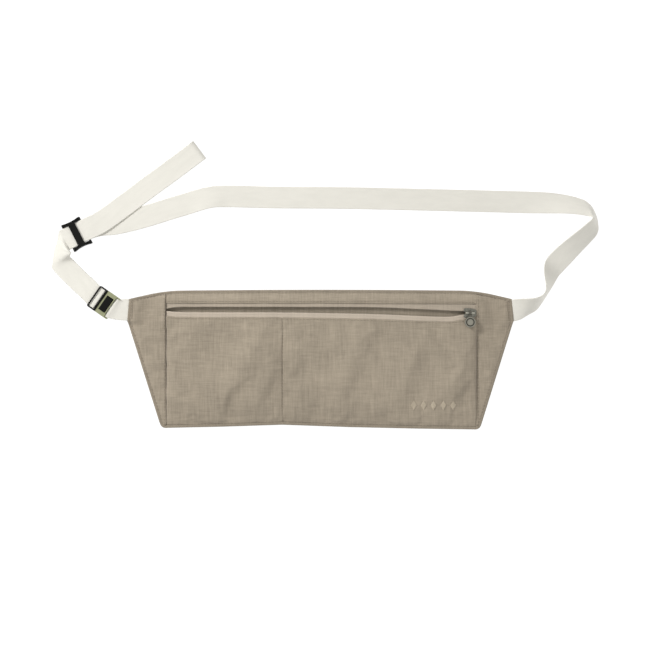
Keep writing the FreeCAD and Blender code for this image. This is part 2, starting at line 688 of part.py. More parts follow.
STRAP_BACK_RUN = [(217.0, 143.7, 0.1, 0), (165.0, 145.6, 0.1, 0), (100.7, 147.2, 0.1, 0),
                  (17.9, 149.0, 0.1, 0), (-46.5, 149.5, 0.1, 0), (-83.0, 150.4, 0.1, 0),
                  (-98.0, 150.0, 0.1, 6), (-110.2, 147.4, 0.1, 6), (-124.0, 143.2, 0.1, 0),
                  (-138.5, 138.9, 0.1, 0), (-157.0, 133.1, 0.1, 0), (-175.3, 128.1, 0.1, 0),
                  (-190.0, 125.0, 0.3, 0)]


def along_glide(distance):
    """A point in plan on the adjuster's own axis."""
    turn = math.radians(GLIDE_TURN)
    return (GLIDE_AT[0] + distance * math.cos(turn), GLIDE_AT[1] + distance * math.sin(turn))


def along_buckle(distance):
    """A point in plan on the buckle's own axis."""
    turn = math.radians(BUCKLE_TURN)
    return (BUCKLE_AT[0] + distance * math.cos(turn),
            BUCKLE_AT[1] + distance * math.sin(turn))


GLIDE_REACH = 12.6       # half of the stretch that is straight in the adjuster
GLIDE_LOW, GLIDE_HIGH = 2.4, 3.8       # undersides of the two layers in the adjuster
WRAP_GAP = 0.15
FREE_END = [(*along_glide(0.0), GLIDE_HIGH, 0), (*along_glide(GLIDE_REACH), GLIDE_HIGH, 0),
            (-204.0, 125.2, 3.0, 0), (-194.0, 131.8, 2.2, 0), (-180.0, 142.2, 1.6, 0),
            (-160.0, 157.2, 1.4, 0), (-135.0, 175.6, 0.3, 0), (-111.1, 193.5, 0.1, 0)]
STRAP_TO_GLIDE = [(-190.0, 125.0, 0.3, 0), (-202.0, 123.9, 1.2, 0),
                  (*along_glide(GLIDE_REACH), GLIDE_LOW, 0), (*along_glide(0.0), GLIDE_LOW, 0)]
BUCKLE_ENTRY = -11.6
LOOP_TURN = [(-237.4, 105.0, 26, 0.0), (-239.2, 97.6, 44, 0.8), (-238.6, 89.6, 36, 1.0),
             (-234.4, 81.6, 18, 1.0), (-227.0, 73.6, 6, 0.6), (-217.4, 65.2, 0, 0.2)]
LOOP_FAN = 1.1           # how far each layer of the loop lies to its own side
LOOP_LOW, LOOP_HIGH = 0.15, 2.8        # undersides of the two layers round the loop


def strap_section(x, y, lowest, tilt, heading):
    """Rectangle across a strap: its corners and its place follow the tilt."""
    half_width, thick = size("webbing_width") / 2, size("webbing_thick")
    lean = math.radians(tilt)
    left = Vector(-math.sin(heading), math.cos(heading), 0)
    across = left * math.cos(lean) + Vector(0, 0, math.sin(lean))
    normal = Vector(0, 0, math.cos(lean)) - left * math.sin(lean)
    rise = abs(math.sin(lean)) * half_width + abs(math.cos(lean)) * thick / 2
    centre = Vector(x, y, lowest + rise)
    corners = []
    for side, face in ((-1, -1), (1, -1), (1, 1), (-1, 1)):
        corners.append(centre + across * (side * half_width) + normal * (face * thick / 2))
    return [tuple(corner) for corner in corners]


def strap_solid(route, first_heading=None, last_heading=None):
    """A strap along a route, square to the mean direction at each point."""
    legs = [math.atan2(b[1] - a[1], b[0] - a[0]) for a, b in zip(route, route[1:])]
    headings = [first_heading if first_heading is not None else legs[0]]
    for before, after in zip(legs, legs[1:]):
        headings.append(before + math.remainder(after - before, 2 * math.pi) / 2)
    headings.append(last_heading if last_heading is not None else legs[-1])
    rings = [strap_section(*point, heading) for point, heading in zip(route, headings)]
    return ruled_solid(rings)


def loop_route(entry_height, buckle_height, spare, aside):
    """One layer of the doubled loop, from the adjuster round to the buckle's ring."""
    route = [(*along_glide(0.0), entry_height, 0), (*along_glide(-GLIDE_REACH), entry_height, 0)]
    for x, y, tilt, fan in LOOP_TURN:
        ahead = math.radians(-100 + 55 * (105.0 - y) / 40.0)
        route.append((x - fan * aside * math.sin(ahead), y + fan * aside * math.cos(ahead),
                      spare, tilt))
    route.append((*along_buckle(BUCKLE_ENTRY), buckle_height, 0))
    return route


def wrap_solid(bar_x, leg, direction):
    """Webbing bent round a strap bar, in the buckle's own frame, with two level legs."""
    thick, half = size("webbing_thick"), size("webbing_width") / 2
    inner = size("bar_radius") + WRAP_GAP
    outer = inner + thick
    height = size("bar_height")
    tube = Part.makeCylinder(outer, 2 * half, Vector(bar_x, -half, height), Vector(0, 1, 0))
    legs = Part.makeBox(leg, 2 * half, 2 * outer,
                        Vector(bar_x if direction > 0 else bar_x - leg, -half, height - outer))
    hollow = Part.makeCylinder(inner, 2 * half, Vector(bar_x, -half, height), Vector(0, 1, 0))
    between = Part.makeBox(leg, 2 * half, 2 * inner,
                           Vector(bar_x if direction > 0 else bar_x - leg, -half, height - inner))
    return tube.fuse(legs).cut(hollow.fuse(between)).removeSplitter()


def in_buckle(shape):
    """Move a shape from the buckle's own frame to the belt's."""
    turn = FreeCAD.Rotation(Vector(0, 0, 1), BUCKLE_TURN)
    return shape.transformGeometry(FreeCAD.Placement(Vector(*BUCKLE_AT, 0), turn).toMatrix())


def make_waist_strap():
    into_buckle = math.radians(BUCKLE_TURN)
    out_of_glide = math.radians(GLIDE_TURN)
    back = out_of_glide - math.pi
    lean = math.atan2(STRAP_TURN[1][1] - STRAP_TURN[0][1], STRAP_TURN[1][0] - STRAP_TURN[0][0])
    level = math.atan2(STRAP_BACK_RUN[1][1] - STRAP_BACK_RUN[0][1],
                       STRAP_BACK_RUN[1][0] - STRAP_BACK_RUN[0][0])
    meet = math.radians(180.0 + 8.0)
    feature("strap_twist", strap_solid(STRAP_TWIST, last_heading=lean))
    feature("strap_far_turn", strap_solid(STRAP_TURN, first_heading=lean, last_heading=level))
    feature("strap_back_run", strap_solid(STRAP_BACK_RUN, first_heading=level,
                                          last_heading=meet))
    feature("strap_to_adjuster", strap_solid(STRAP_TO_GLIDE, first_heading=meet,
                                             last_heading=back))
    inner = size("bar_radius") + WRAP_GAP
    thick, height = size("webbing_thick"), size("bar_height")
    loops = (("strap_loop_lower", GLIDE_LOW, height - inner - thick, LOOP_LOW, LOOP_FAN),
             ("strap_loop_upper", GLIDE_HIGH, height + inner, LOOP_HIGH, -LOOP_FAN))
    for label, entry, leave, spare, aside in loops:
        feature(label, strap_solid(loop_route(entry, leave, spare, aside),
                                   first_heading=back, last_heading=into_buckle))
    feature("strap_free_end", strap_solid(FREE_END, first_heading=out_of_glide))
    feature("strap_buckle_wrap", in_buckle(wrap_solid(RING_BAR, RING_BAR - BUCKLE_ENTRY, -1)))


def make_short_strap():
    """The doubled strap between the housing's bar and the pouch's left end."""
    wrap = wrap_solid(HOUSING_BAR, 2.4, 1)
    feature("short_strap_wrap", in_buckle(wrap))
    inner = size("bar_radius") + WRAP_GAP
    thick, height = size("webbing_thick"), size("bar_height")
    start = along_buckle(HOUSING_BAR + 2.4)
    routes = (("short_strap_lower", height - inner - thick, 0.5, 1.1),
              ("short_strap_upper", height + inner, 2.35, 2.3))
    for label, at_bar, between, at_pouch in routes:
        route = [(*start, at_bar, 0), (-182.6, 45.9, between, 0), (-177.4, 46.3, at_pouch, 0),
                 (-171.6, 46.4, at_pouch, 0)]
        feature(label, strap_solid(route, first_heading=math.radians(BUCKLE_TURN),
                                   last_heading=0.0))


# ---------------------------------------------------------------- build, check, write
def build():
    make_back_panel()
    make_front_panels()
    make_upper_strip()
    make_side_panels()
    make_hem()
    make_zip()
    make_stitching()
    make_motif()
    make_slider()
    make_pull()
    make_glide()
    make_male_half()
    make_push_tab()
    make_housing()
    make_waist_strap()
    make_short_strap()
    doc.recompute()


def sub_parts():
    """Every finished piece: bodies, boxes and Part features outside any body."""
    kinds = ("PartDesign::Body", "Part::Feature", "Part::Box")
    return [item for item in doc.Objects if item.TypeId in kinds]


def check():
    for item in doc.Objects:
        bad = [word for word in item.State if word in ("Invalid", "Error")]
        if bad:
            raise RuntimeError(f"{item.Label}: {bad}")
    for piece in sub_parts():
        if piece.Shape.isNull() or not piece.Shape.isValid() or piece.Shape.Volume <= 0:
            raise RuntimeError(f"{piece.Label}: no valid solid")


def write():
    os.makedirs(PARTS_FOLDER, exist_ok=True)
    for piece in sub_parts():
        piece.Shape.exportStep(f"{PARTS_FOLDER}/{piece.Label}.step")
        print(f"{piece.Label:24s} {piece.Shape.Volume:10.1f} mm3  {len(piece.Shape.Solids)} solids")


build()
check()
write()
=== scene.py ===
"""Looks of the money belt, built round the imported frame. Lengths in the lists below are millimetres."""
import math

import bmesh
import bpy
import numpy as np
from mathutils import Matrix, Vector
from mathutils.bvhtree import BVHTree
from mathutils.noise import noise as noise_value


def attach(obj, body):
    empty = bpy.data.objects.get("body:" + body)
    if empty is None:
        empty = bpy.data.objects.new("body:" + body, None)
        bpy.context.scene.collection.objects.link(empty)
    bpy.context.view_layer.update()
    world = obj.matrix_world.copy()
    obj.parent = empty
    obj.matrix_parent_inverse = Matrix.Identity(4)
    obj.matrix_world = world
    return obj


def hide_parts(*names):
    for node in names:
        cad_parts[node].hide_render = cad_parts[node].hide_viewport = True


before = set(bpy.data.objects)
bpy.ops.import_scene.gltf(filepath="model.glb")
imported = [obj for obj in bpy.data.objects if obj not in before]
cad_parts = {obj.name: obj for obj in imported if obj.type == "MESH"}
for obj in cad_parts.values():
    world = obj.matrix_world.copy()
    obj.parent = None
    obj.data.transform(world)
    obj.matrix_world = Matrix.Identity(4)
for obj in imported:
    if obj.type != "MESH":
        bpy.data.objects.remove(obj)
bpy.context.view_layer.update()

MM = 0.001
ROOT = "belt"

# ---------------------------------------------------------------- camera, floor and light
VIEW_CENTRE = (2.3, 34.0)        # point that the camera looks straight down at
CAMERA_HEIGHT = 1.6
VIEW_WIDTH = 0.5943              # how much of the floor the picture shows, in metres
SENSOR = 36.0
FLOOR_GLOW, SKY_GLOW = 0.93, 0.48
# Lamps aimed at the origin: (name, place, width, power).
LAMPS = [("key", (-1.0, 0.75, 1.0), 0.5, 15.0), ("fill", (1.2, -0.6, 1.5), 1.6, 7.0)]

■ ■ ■

- **INSTRUCTIONS TO FOLLOW**
Return exactly, and only, the lines from the one containing "make_stitching()" down to the one containing "imported = [obj", with both of those lines included.

- **FINISHED ANSWER**
    make_stitching()
    make_motif()
    make_slider()
    make_pull()
    make_glide()
    make_male_half()
    make_push_tab()
    make_housing()
    make_waist_strap()
    make_short_strap()
    doc.recompute()


def sub_parts():
    """Every finished piece: bodies, boxes and Part features outside any body."""
    kinds = ("PartDesign::Body", "Part::Feature", "Part::Box")
    return [item for item in doc.Objects if item.TypeId in kinds]


def check():
    for item in doc.Objects:
        bad = [word for word in item.State if word in ("Invalid", "Error")]
        if bad:
            raise RuntimeError(f"{item.Label}: {bad}")
    for piece in sub_parts():
        if piece.Shape.isNull() or not piece.Shape.isValid() or piece.Shape.Volume <= 0:
            raise RuntimeError(f"{piece.Label}: no valid solid")


def write():
    os.makedirs(PARTS_FOLDER, exist_ok=True)
    for piece in sub_parts():
        piece.Shape.exportStep(f"{PARTS_FOLDER}/{piece.Label}.step")
        print(f"{piece.Label:24s} {piece.Shape.Volume:10.1f} mm3  {len(piece.Shape.Solids)} solids")


build()
check()
write()
=== scene.py ===
"""Looks of the money belt, built round the imported frame. Lengths in the lists below are millimetres."""
import math

import bmesh
import bpy
import numpy as np
from mathutils import Matrix, Vector
from mathutils.bvhtree import BVHTree
from mathutils.noise import noise as noise_value


def attach(obj, body):
    empty = bpy.data.objects.get("body:" + body)
    if empty is None:
        empty = bpy.data.objects.new("body:" + body, None)
        bpy.context.scene.collection.objects.link(empty)
    bpy.context.view_layer.update()
    world = obj.matrix_world.copy()
    obj.parent = empty
    obj.matrix_parent_inverse = Matrix.Identity(4)
    obj.matrix_world = world
    return obj


def hide_parts(*names):
    for node in names:
        cad_parts[node].hide_render = cad_parts[node].hide_viewport = True


before = set(bpy.data.objects)
bpy.ops.import_scene.gltf(filepath="model.glb")
imported = [obj for obj in bpy.data.objects if obj not in before]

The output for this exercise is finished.